Most of that is gone now and what's left is covered with that Ford engine paint after repeated vinegar baths and wire wheelings. It took a couple days, and I frequently wished I'd glass beaded it.

BUT, if all you have is rust, vinegar and a brass wire brush will take care of it easily, and without destroying the existing japanning.

steven c newman
07-21-2013, 11:48 PM
This is what I use on the rusties266937266938266939mainly brass wire brushes, the middle one will get into all the nooks and crannies, as it is just under 1" diameter. I don't use chemicals down in the Dungeon Shop.

lowell holmes
07-22-2013, 8:42 AM
If I do it your way, I will have to move my bench top drill press into the back yard. I'd hate to clean up the mess on one of my benches.

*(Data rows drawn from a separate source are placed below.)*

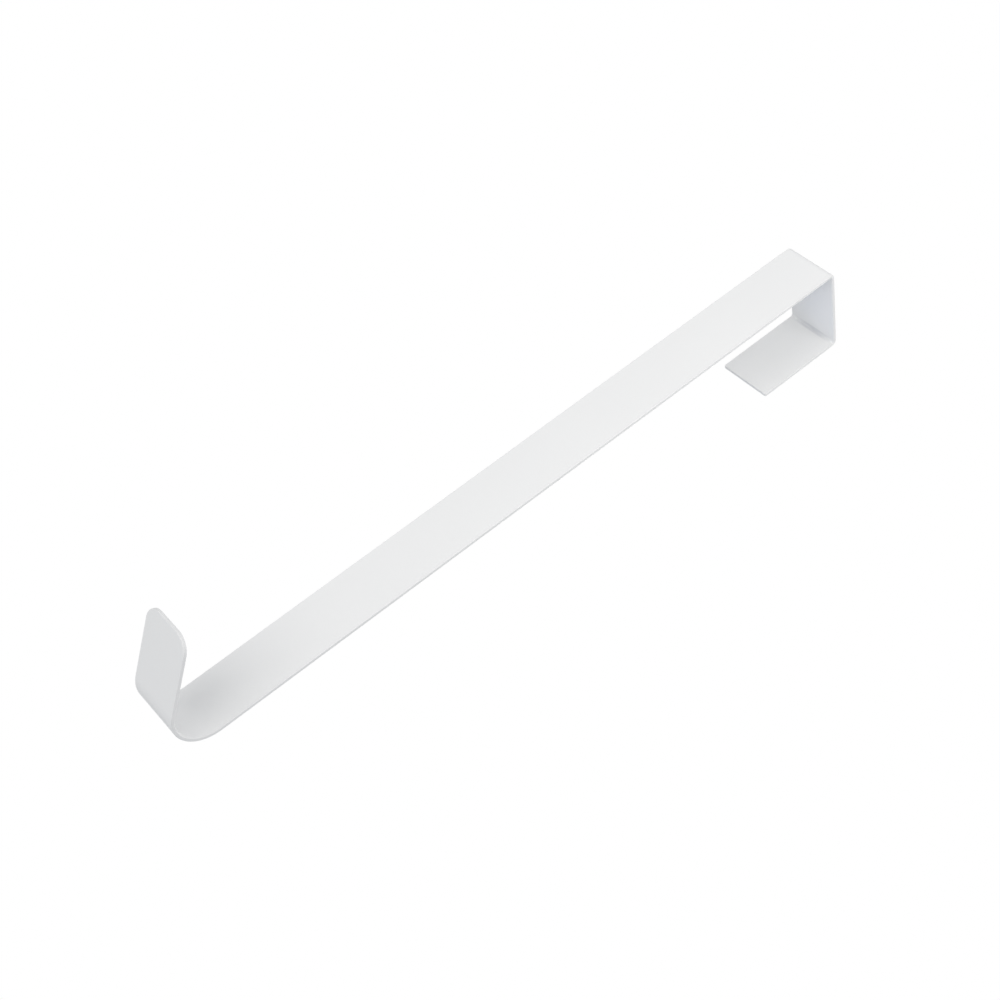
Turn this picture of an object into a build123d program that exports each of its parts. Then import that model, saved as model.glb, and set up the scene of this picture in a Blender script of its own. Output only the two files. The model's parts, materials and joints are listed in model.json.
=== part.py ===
from build123d import *

# A plant hanger extension hook: one flat steel strip, folded three times and powder coated.
#
# The top of the strip is folded square, twice, into a channel that drops over a rail or a board.
# The strip then runs straight down the front of it. Its bottom end is rolled forward into an open
# cradle that carries a pot's hanger, and ends in a rising lip with round corners.
#
# Millimetres. +Z is up as the hook hangs, +Y points to the back of the rail, X runs along the rail.
# The origin is the middle of the face that sits on top of the rail.

import os
from math import cos, isclose, radians, sin, tan

# Strip stock
STRIP_WIDTH = 25.0
STRIP_THICKNESS = 1.5

# Square channel at the top: clear gap between its walls, and reach of its tail below the rail's top
RAIL_GAP = 38.0
TAIL_REACH = 40.5
FOLD_INSIDE_RADIUS = 0.8

# Straight drop, from the face on the rail to the lowest point inside the cradle
DROP = 321.0

# Rolled cradle, and the flat lip that follows it
CRADLE_INSIDE_RADIUS = 14.0
LIP_RISE_DEGREES = 30.0
LIP_LENGTH = 33.0

# Corners blanked at both ends, and the softened edges of the stock
LIP_CORNER_RADIUS = 7.0
TAIL_CORNER_RADIUS = 0.8
EDGE_ROUNDING = 0.35

# Most of a width or a thickness that a round on each side of it may take
ROUNDING_SHARE = 0.45


def centreline() -> FilletPolyline:
    """Middle of the strip's thickness, seen along the rail, from the tail's end to the lip's tip."""
    half_thickness = STRIP_THICKNESS / 2
    wall = RAIL_GAP / 2 + half_thickness
    fold_radius = FOLD_INSIDE_RADIUS + half_thickness
    cradle_radius = CRADLE_INSIDE_RADIUS + half_thickness

    # The drop and the lip would meet, unrolled, at one point ahead of and below the cradle
    rise = radians(LIP_RISE_DEGREES)
    setback = cradle_radius * tan((radians(90) + rise) / 2)
    corner = Vector(-wall, CRADLE_INSIDE_RADIUS - DROP - setback)
    lip_tip = corner + Vector(-cos(rise), sin(rise)) * (setback + LIP_LENGTH)

    return FilletPolyline(
        (wall, -TAIL_REACH),
        (wall, half_thickness),
        (-wall, half_thickness),
        corner,
        lip_tip,
        radius=[fold_radius, fold_radius, cradle_radius],
    )


def end_corners(strip: Part, end: Vector) -> ShapeList[Edge]:
    """The two edges that cross the strip's thickness at one end of its centreline."""
    crossing = ShapeList(e for e in strip.edges() if isclose(e.length, STRIP_THICKNESS))
    return crossing.sort_by_distance(end)[:2]


def outline_edges(strip: Part) -> ShapeList[Edge]:
    """The edges round both broad faces: all but the fold lines and those that cross the thickness."""
    lines = strip.edges().filter_by(GeomType.LINE)
    fold_lines = [e for e in lines.filter_by(Axis.X) if isclose(e.length, STRIP_WIDTH)]
    crossing = [e for e in lines if isclose(e.length, STRIP_THICKNESS)]
    return ShapeList(e for e in strip.edges() if e not in fold_lines + crossing)


def hook_strip() -> Part:
    """The folded strip at its full width, with its end corners rounded and its edges softened."""
    path = centreline()
    profile = Plane.YZ * trace(path, line_width=STRIP_THICKNESS)
    strip = extrude(profile, amount=STRIP_WIDTH / 2, both=True)

    tail_end, lip_tip = (Plane.YZ.from_local_coords(path @ at) for at in (0, 1))
    widest_round = ROUNDING_SHARE * STRIP_WIDTH
    strip = fillet(end_corners(strip, lip_tip), min(LIP_CORNER_RADIUS, widest_round))
    strip = fillet(end_corners(strip, tail_end), min(TAIL_CORNER_RADIUS, widest_round))
    return fillet(outline_edges(strip), min(EDGE_ROUNDING, ROUNDING_SHARE * STRIP_THICKNESS))


os.makedirs("parts", exist_ok=True)
export_step(hook_strip(), "parts/hook_strip.step")
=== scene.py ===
import json
from math import pi, radians

import bpy
import numpy as np
from bpy.props import FloatProperty, FloatVectorProperty, PointerProperty
from mathutils import Matrix, Vector


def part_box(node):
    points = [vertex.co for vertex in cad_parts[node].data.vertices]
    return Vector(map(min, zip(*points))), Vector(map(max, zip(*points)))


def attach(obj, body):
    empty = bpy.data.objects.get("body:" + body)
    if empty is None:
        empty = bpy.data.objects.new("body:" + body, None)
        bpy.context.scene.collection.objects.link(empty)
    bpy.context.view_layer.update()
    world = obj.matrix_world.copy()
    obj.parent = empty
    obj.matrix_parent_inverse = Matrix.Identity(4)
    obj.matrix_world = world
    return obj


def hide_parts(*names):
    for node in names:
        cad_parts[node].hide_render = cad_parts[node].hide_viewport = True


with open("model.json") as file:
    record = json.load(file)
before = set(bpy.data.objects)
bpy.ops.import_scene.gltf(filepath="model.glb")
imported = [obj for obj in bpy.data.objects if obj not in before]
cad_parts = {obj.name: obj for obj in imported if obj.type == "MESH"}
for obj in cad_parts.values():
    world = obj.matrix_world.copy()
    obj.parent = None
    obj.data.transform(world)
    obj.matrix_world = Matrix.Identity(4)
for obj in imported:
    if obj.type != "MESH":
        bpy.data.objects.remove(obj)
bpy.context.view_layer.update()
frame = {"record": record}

bl_info = {
    "name": "Plant Hanger Extension Hook",
    "version": (1, 0, 0),
    "blender": (4, 5, 0),
    "location": "3D Viewport > Sidebar > Plant Hook",
    "description": "Folds a plant hanger extension hook from one strip, powder coats it and lights it",
    "category": "Add Mesh",
}

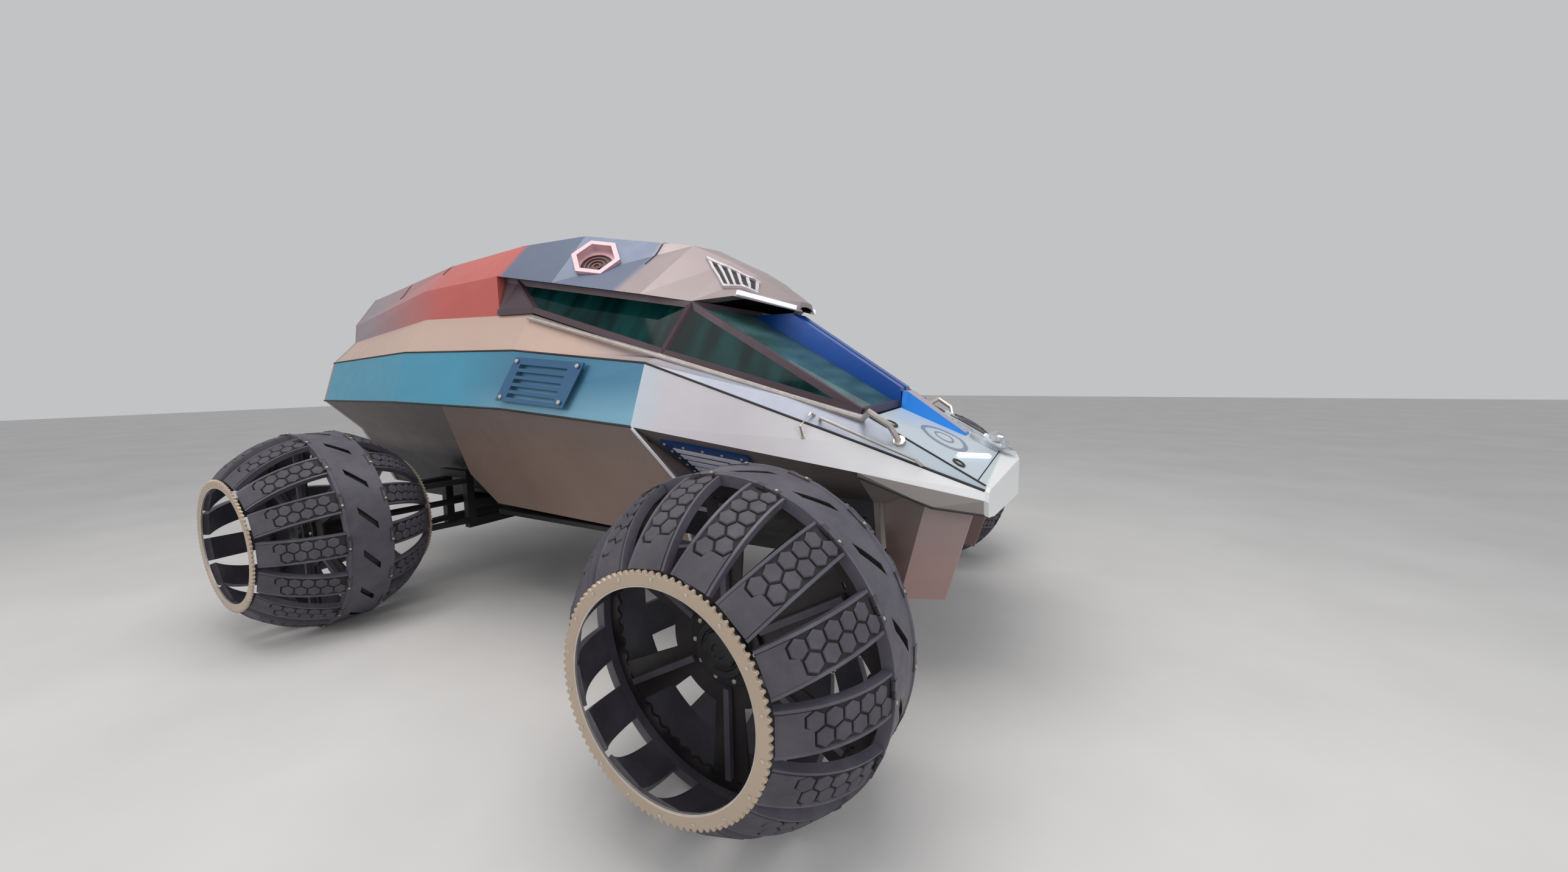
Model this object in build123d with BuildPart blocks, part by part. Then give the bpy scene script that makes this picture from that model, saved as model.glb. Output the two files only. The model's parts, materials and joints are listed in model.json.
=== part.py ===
from build123d import *
import os
from math import asin, cos, hypot, pi, sin

# A crewed planetary show rover: wedge-nosed cabin on four open cage wheels.
# Millimetres, +X ahead, +Y to the left, +Z up. The origin is on the floor, midway along the length.

os.makedirs("parts", exist_ok=True)

# Driving dimensions
WHEELBASE = 3400
NOSE_AHEAD = 850  # nose tip ahead of the front axle
TAIL_BEHIND = 1350  # tail behind the rear axle
WHEEL_Y = 1650  # wheel centre plane from the middle of the body
WHEEL_R = 650  # floor to axle
FRONT_AXLE_X = (WHEELBASE + TAIL_BEHIND - NOSE_AHEAD) / 2
REAR_AXLE_X = FRONT_AXLE_X - WHEELBASE
NOSE_X = FRONT_AXLE_X + NOSE_AHEAD
TAIL_X = REAR_AXLE_X - TAIL_BEHIND

# Walls and clearances
SKIN = 40  # flank panels, measured across the car
DECK = 30  # shoulder, roof and floor panels, measured down
GLASS = 10
RUN_GAP = 6  # between a moving panel and the body
SEAT_GAP = 0.3  # between a piece and the one that carries it

# Body stations, from the tail to the nose corner
CORNER_X = NOSE_X - 90
SCREEN_X = FRONT_AXLE_X + 180
CREASE_X = FRONT_AXLE_X - 990
SILL_X = FRONT_AXLE_X - 2100
STATION_X = [TAIL_X, REAR_AXLE_X, SILL_X, CREASE_X, SCREEN_X, CORNER_X]

# Body lines at those stations: half width and height of each line
#            tail          rear axle     sill          crease        windscreen   nose corner
RAIL_LINE = [(760, 1990), (860, 2110), (900, 2070), (900, 1762), (690, 1430), (672, 1112)]
TOP_LINE = [(940, 1800), (1040, 1850), (1055, 1825), (1050, 1722), (816, 1306), (705, 1095)]
LOW_LINE = [(1040, 1470), (1150, 1480), (1180, 1455), (1180, 1380), (859, 1166), (715, 1050)]
WELL_LINE = [(780, 1200), (860, 1180), (900, 1150), (880, 1080), (600, 960), (560, 962)]

FLOOR_Z = 700  # top of the floor
TUB_Y = 540  # half width of the floor between the wheels
ROCKER_Y = 930  # half width at the bottom of the lower flank
ROCKER_FRONT_X = FRONT_AXLE_X - 800
ROCKER_REAR_X = FRONT_AXLE_X - 2550
ROCKER_RAKE = 45  # how much lower the rocker is at its front end
CHAMFER_X = 200  # run of the lower flank's slanted rear edge
CHAMFER_Z = 260  # rise of that edge
FLANK_SLANT = 300  # drop of the lower flank's slanted front edge

CROWN_SCREEN_Z = 1450  # middle of the bonnet at the windscreen
CROWN_CORNER_Z = 1196  # middle of the bonnet at the nose corners
LID_T = 25
LIP = 20  # ledge of the shoulder inside the rail line
CHIN_Z = 951  # lowest point of the nose


def on_line(line, x):
    """Half width and height of a body line at x, straight between stations."""
    for i in range(len(STATION_X) - 1):
        low_x, high_x = STATION_X[i], STATION_X[i + 1]
        if x <= high_x or i == len(STATION_X) - 2:
            share = (x - low_x) / (high_x - low_x)
            (y0, z0), (y1, z1) = line[i], line[i + 1]
            return (y0 + share * (y1 - y0), z0 + share * (z1 - z0))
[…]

I like your method. I already have the wire brush wheels.

Hmmm . .

OBTW, that LV iron and breaker I spoke of earlier is a smashing success. I have them in a 604 Bedrock, set fine. I planed the convex surface of a chair back splat yesterday that has compound curved face and concave back yesterday. The wood is curly maple and the resulting surface is smooth, polished looking and absolutely no chatter marks. Chatter is vertually none existant. I suspect the breaker design is largely responsible. The twisted concave back was worked with spoke shaves. Believe it or not, the low angle Veritas shave performed the best.